> **What the task asks**
Write out, exactly as given, every line from the one holding "Write part 2" to the one holding "return out * 2 - 1", including both.

> **Excerpted records**

== == ==

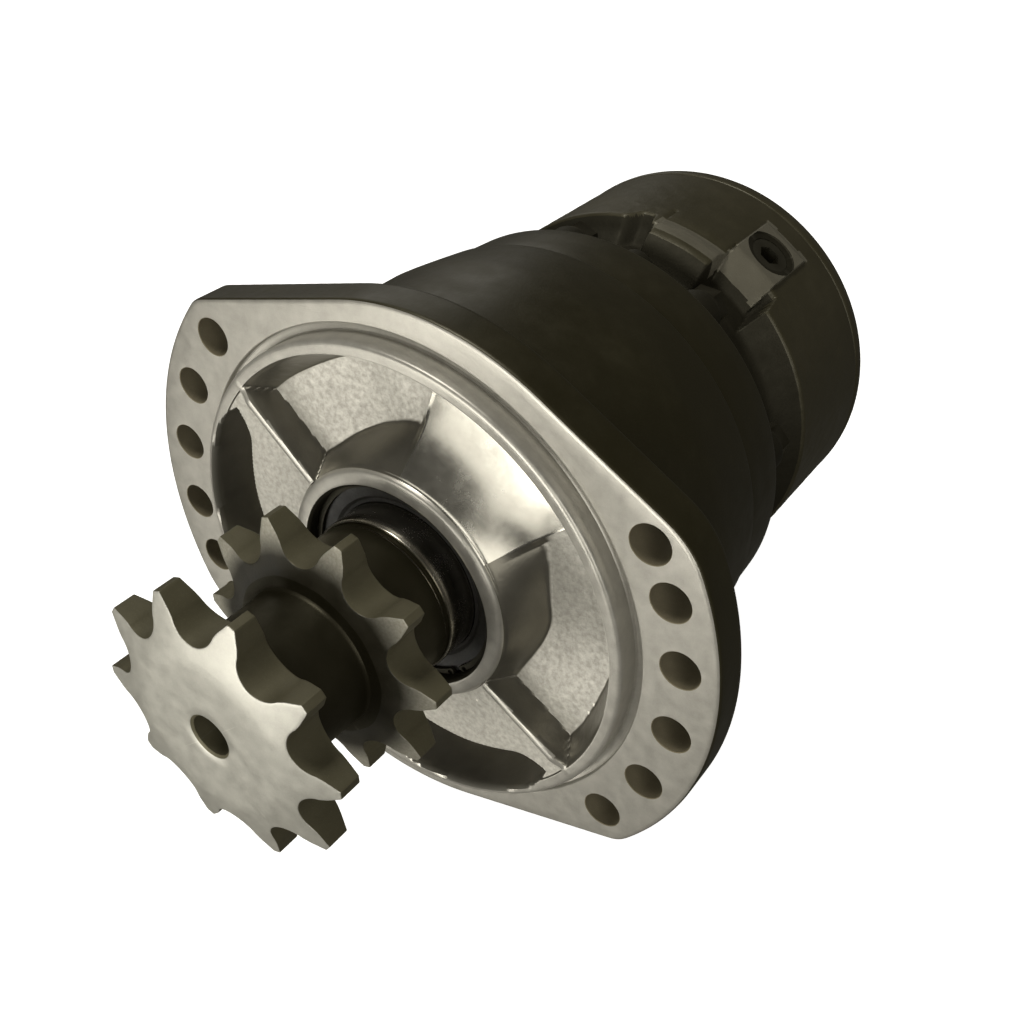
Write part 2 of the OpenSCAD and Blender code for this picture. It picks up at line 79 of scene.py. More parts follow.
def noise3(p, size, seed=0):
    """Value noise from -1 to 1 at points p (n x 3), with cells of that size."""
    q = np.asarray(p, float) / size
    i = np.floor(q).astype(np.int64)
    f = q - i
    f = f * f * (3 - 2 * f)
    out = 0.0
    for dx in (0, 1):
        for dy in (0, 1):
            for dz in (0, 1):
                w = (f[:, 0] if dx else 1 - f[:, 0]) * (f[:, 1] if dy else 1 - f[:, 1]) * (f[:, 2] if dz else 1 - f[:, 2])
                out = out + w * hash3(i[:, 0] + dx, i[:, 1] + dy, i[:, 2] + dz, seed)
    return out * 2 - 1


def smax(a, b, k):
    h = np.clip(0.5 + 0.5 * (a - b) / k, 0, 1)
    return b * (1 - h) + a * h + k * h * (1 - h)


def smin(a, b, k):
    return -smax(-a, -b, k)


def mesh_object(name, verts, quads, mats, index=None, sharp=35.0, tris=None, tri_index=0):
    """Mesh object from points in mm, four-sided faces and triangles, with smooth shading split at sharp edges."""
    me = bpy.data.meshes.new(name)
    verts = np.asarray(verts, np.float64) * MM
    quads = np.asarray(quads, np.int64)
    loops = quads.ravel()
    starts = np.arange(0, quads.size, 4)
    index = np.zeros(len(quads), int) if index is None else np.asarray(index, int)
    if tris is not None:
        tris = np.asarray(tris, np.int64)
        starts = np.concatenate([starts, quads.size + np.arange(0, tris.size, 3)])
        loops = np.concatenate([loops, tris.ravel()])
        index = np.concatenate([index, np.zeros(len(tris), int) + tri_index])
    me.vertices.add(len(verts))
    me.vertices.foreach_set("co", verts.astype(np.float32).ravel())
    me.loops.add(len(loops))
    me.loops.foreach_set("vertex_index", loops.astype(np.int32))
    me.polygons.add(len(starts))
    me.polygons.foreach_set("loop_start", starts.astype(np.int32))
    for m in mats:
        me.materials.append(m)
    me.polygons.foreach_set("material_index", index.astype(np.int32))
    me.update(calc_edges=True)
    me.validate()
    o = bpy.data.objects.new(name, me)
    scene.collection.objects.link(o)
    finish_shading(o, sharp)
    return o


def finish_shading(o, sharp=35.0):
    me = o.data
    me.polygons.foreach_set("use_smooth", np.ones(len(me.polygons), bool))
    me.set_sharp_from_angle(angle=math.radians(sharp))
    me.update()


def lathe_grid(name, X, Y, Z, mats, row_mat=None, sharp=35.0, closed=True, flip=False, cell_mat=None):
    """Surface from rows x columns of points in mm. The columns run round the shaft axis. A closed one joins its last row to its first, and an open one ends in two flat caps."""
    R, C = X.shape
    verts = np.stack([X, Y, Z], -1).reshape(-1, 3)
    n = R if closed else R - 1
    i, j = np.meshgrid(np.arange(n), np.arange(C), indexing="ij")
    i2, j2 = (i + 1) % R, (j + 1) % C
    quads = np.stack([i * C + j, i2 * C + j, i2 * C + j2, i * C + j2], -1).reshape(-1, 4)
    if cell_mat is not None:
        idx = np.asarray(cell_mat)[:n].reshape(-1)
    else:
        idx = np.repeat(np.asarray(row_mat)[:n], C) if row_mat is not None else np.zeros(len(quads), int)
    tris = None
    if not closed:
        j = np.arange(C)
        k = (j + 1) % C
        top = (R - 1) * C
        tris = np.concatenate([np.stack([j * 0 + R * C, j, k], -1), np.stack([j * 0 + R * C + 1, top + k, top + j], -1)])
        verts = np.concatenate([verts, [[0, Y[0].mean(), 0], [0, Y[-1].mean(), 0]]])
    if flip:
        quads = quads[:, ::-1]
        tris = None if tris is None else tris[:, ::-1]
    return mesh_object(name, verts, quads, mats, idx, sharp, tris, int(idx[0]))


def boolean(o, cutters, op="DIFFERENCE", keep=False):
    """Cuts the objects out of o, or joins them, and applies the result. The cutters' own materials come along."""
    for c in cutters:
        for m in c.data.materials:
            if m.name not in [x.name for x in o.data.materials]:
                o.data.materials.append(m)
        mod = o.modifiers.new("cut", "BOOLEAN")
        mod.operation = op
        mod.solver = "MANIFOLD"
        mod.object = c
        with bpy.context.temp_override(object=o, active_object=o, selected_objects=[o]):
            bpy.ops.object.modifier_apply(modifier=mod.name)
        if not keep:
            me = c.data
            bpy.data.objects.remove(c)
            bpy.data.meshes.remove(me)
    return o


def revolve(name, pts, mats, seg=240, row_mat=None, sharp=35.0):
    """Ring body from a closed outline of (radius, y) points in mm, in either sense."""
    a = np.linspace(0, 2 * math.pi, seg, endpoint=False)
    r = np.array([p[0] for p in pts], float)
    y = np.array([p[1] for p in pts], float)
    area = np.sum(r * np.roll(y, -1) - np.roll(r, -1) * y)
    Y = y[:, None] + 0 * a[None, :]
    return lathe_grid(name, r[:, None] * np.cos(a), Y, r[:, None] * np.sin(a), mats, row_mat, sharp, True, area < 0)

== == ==

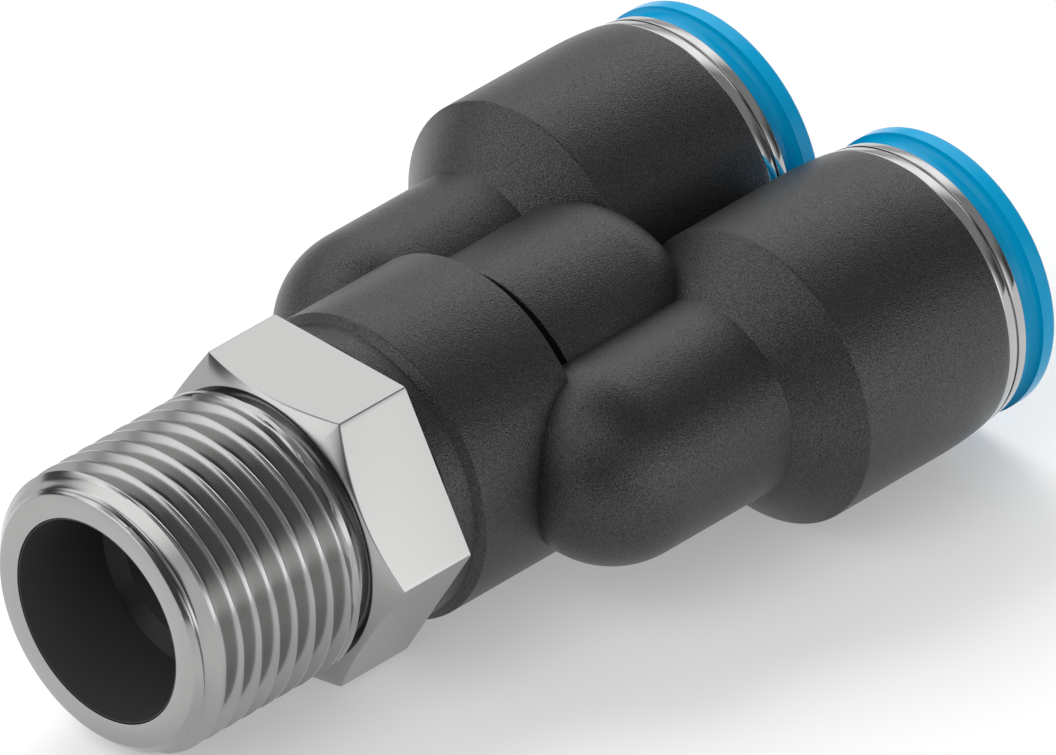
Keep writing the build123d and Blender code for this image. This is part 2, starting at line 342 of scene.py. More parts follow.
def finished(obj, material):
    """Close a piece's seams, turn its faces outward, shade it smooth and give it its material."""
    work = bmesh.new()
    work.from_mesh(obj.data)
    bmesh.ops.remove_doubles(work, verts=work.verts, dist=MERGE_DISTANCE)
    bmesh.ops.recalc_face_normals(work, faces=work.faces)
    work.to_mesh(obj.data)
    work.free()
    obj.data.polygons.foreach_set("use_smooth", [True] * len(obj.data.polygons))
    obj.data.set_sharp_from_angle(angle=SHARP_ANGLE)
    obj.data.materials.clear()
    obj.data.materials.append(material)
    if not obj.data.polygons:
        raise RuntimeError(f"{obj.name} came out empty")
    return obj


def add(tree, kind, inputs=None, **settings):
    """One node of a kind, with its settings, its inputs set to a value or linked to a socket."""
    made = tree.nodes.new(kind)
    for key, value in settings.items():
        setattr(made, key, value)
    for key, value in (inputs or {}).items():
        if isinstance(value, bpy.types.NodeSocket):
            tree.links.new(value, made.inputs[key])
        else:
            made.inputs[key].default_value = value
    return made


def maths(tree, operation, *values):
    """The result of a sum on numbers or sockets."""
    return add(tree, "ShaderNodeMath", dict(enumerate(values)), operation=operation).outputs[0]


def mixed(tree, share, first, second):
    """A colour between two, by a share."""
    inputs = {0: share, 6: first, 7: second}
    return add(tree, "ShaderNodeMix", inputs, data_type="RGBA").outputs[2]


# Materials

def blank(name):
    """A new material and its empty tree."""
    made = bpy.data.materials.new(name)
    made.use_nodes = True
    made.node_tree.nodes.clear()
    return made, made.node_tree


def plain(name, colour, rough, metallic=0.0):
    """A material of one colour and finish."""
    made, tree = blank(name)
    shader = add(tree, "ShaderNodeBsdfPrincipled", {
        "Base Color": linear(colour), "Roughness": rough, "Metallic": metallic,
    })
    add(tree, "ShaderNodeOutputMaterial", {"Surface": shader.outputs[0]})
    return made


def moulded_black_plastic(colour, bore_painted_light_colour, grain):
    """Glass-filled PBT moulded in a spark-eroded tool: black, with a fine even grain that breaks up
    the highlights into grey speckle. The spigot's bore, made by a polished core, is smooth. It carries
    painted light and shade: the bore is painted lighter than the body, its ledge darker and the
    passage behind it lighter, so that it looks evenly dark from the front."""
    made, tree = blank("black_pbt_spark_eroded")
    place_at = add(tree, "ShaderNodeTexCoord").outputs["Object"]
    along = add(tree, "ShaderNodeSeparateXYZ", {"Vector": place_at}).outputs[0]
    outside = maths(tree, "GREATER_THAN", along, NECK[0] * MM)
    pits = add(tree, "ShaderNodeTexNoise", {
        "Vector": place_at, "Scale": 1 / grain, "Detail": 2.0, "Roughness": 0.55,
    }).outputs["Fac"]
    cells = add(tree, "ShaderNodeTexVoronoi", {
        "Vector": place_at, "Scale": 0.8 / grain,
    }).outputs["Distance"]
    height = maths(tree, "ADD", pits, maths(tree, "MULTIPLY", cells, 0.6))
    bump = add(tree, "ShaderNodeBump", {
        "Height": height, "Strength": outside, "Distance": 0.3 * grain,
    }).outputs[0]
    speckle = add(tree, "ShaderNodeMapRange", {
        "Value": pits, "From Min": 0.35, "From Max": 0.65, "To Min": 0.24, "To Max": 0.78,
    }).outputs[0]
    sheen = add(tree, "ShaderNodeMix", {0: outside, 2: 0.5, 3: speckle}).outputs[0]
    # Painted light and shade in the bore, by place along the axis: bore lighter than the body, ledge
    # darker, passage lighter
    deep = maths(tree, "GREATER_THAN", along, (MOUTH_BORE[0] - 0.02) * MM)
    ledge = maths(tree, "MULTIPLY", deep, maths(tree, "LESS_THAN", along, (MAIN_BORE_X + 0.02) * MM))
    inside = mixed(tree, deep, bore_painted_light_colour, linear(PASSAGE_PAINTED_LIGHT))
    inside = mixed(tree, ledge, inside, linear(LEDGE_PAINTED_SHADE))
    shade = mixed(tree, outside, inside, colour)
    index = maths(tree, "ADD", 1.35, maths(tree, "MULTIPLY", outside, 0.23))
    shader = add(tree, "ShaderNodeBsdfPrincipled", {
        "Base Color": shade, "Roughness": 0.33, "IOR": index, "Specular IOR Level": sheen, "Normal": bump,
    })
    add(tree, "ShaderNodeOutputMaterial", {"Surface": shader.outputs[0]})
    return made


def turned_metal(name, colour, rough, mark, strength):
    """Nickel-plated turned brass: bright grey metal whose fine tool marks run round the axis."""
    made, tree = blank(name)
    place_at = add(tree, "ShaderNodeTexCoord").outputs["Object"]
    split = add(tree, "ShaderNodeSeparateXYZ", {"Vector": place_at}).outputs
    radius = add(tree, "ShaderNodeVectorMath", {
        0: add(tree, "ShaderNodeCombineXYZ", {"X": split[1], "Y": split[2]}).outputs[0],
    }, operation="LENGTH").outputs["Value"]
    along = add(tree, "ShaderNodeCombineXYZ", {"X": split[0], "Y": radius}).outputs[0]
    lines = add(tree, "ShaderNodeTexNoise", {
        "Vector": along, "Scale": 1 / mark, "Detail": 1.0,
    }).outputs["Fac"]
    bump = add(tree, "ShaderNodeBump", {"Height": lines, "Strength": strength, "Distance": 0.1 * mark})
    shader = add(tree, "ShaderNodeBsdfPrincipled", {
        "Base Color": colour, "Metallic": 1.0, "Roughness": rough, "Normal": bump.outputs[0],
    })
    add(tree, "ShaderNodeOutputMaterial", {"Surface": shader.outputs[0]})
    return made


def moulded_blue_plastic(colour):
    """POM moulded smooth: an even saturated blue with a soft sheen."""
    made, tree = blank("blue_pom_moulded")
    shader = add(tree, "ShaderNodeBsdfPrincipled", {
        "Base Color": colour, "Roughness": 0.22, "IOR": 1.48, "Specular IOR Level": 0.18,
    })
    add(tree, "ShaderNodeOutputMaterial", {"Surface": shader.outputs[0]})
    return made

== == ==

> **Answer to the problem**
Write part 2 of the OpenSCAD and Blender code for this picture. It picks up at line 79 of scene.py. More parts follow.
def noise3(p, size, seed=0):
    """Value noise from -1 to 1 at points p (n x 3), with cells of that size."""
    q = np.asarray(p, float) / size
    i = np.floor(q).astype(np.int64)
    f = q - i
    f = f * f * (3 - 2 * f)
    out = 0.0
    for dx in (0, 1):
        for dy in (0, 1):
            for dz in (0, 1):
                w = (f[:, 0] if dx else 1 - f[:, 0]) * (f[:, 1] if dy else 1 - f[:, 1]) * (f[:, 2] if dz else 1 - f[:, 2])
                out = out + w * hash3(i[:, 0] + dx, i[:, 1] + dy, i[:, 2] + dz, seed)
    return out * 2 - 1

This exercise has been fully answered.